Ben Plotke (Jul 21 2024 at 21:42):

Brendan Hansknecht said:

native dev is used in the repl by default

Does roc dev ... not run the dev build?

Brendan Hansknecht (Jul 21 2024 at 21:45):

nope. just enables expects and dbg statements. roc == roc dev

Brendan Hansknecht (Jul 21 2024 at 21:45):

Eventually it should, but we haven't wired everything up yet

Brendan Hansknecht (Jul 21 2024 at 21:47):

We only need to implement for LLVM, and all the other backends get it automatically?

We need to implement for mono and all backends get it. That is the level before all backends. Same way that Hash or Encode is implemented.

https://github.com/roc-lang/roc/tree/main/crates/compiler/derive/src

Brendan Hansknecht (Jul 21 2024 at 21:47):

I think that should work, but maybe I am missing something. I guess Eq doesn't use derive, so maybe it is special...not sure

Brian Carroll (Jul 21 2024 at 21:49):

There's a diagram of the compiler stages at the bottom of this readme
https://github.com/roc-lang/roc/blob/main/crates%2FREADME.md

Brian Carroll (Jul 21 2024 at 21:50):

Everything goes through mono before it splits into the dev / LLVM backends

Richard Feldman (Jul 21 2024 at 22:28):

Ben Plotke said:

I am working with Jasper Woudenberg on implementing the Sort ability. We were wondering, when sorting Unions, what should the behavior be when the tags are different? Jasper suggested sorting by tag index, which corresponds to alphabetical order. I was thinking we should put empty tags first, but then sorting the rest alphabetically feels inconsistent to me. Does anyone have an opinion on this?

:thinking: what would be the advantage of sorting empty tags first?

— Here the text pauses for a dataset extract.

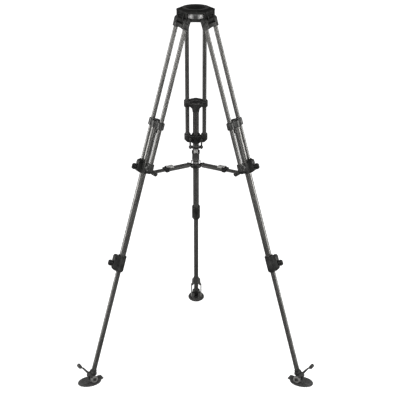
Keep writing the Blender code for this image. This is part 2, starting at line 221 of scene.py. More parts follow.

Richard Feldman (Jul 21 2024 at 22:29):

I expect the main use for giving Sort to a tag union would be that it would let you put it in a data structure that relies on knowing how things are ordered (e.g. a tree)

Richard Feldman (Jul 21 2024 at 22:29):

so the fastest thing would be beneficial there, and the fastest thing would be to go by index because it's an integer that is right there already! :big_smile:

Ayaz Hafiz (Jul 21 2024 at 23:32):

sorting by index would be really confusing

Ayaz Hafiz (Jul 21 2024 at 23:32):

that would result in two different sort derivations for [A U8, B U8] vs [B U8, A U8] even though those types are equivalent

Ayaz Hafiz (Jul 21 2024 at 23:33):

it gets worse because in the implementation the order is not guaranteed to be consistent across module boundaries

Ayaz Hafiz (Jul 21 2024 at 23:33):

the benefit of sorting alphabetically is that your program semantics also do not change if you refactor the order of your tag union

Brendan Hansknecht (Jul 21 2024 at 23:43):

Don't we sort tags to generate the index? (Otherwise, how would platforms use tags)

Brendan Hansknecht (Jul 21 2024 at 23:44):

Either the exception of null cases of executive types that get the null ptr directly

Richard Feldman (Jul 22 2024 at 01:31):

Ayaz Hafiz said:

the benefit of sorting alphabetically is that your program semantics also do not change if you refactor the order of your tag union

that's a great point!

Richard Feldman (Jul 22 2024 at 01:33):

Brendan Hansknecht said:

Don't we sort tags to generate the index? (Otherwise, how would platforms use tags)
Either the exception of null cases of executive types that get the null ptr directly

that's the default, but yeah like you noted - there are some optimizations we do where we no longer store a discriminant for one tag, which means the others get different indices because there's one missing compared to before

Richard Feldman (Jul 22 2024 at 01:34):

but the "refactoring tag payloads shouldn't change tag sort order in a distant part of the program" is a strong argument to me; that's enough to convince me we should do it strictly alphabetically

Brendan Hansknecht (Jul 22 2024 at 01:42):

Sounds good

Brendan Hansknecht (Jul 22 2024 at 01:43):

Also, alphabetically will only be minorly slower. It will be a switch (probably optimize to a lookup table or no-op) on the tag returning an alphabetic index

Ben Plotke (Jul 23 2024 at 04:44):

Thank you everyone for you responses! Alphabetical it is.

Last updated: Jul 26 2025 at 12:14 UTC